Walt Whitman

Kosmos - Analysis

A definition of the whole person as a whole world

Whitman’s central claim is that a fully realized human being can be described the way we describe the universe: as something that includes diversity and can hold contradictions without breaking. The poem doesn’t narrate an event; it builds a portrait through repeated Who, as if the speaker is drafting a job description for being alive at full scale. Kosmos isn’t just outer space here. It’s the self as a miniature cosmos—capacious enough to contain nature, cities, politics, belief, doubt, and time.

The tone is declarative and expansive, almost legalistic in its certainty, but it’s also intimate: Whitman keeps returning to bodily and personal stakes—coarseness and sexuality, the most majestic lover, the private interior of brain and windows of the eyes. The poem insists that magnitude isn’t abstraction; it’s built out of the everyday facts of having a body and a mind.

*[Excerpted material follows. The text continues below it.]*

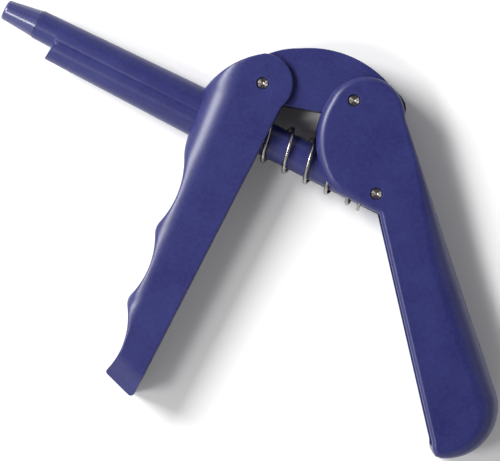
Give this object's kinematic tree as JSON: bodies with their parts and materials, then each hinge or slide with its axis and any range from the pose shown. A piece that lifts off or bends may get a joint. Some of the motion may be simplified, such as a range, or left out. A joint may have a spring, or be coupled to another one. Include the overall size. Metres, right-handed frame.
{
  "type": "capsule dispensing gun",
  "caption": "Squeeze-handle dispensing gun: two handles joined by a bridge link drive a sprung plunger through a long keeled barrel to push a capsule's contents out.",
  "frame": {"origin": "centre of the nozzle bore's mouth, at the muzzle", "axes": "+X back along the barrel's axis, +Y up towards the bridge link, +Z out of the side of the handles"},
  "size_m": [0.1879, 0.1206, 0.019],
  "materials": {
    "blue_plastic": "fine matte moulded grain",
    "nose_plastic": "smoother satin gloss",
    "pin_steel": "turned end faces",
    "spring_steel": "drawn wire"
  },
  "bodies": {
    "frame": {"front_handle": "blue_plastic", "barrel": "blue_plastic", "nose_sleeve": "nose_plastic", "guide_bush": "blue_plastic", "front_pivot_pin": "pin_steel", "return_spring": "spring_steel"},
    "link": {"bridge_link": "blue_plastic"},
    "lever": {"rear_handle": "blue_plastic", "link_pivot_pin": "pin_steel", "plunger_pin": "pin_steel"},
    "plunger": {"plunger_rod": "blue_plastic", "ram_rod": "pin_steel", "ram_tip": "blue_plastic"}
  },
  "joints": [
    {"name": "link_swing", "type": "hinge", "parent": "frame", "child": "link", "pos_m": [0.0796, 0.0142, 0], "axis": [0, 0, 1], "range_deg": [0, 15]},
    {"name": "rear_handle_squeeze", "type": "hinge", "parent": "link", "child": "lever", "pos_m": [0.1063, 0.0219, 0], "axis": [0, 0, -1], "range_deg": [0, 44], "stiffness_Nm_per_rad": 0.16, "springref_deg": -28.65},
    {"name": "plunger_slide", "type": "slide", "parent": "frame", "child": "plunger", "axis": [-1, 0, 0], "range_m": [0, 0.0154], "deforming": ["return_spring"]}
  ],
  "couplings": [
    {"joint": "link_swing", "follows": "rear_handle_squeeze", "ratio": 0.34},
    {"joint": "plunger_slide", "follows": "rear_handle_squeeze", "m_per_rad": 0.02}
  ]
}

Earth’s “coarseness” and “charity” in the same breath

Early on, Whitman refuses to clean up Nature into something polite. The person he praises is the amplitude of the earth, and that amplitude includes what respectable language often excludes: coarseness and sexuality alongside the great charity and the equilibrium of the earth. A key tension appears here: the poem wants both the raw and the ethical, appetite and compassion, without ranking one as higher. In Whitman’s logic, wholeness means not amputating parts of experience to look refined.

That same inclusive appetite shapes the poem’s stance toward truth and meaning. The ideal person has not look’d forth or held audience with messengers for nothing—a line that can read as a refusal of emptiness. Yet the poem also celebrates equilibrium, suggesting a steadiness that doesn’t depend on any single revelation. Whitman’s speaker longs for significance, but not a brittle, single-note significance; he wants a meaning roomy enough for the body and the world.

Believers, disbelievers, and the “majestic lover”

One of the poem’s boldest moves is moral and social: the kosmic person contains believers and disbelievers. Whitman doesn’t say this person converts one side into the other; he says they contain both. That verb matters: it makes the self a shelter rather than a weapon. In the next breath, Whitman calls this figure the most majestic lover, as if love is the mechanism that allows contradictions—faith and doubt, reverence and skepticism—to cohabit. The poem’s spiritual ambition is therefore not doctrinal; it’s relational, an erotic and ethical capacity to hold what clashes.

Body as proof, analogy as bridge

The poem’s inclusiveness becomes a kind of method. The kosmic person, having consider’d the Body, finds all its organs and parts good. This is not just body-positivity; it’s epistemology: the body is treated as a legitimate source of knowledge, not an obstacle to it. From the theory of the earth and one’s own body, the speaker says, one can understand all other theories by subtle analogies. In other words, the physical self becomes a model for making sense of everything else.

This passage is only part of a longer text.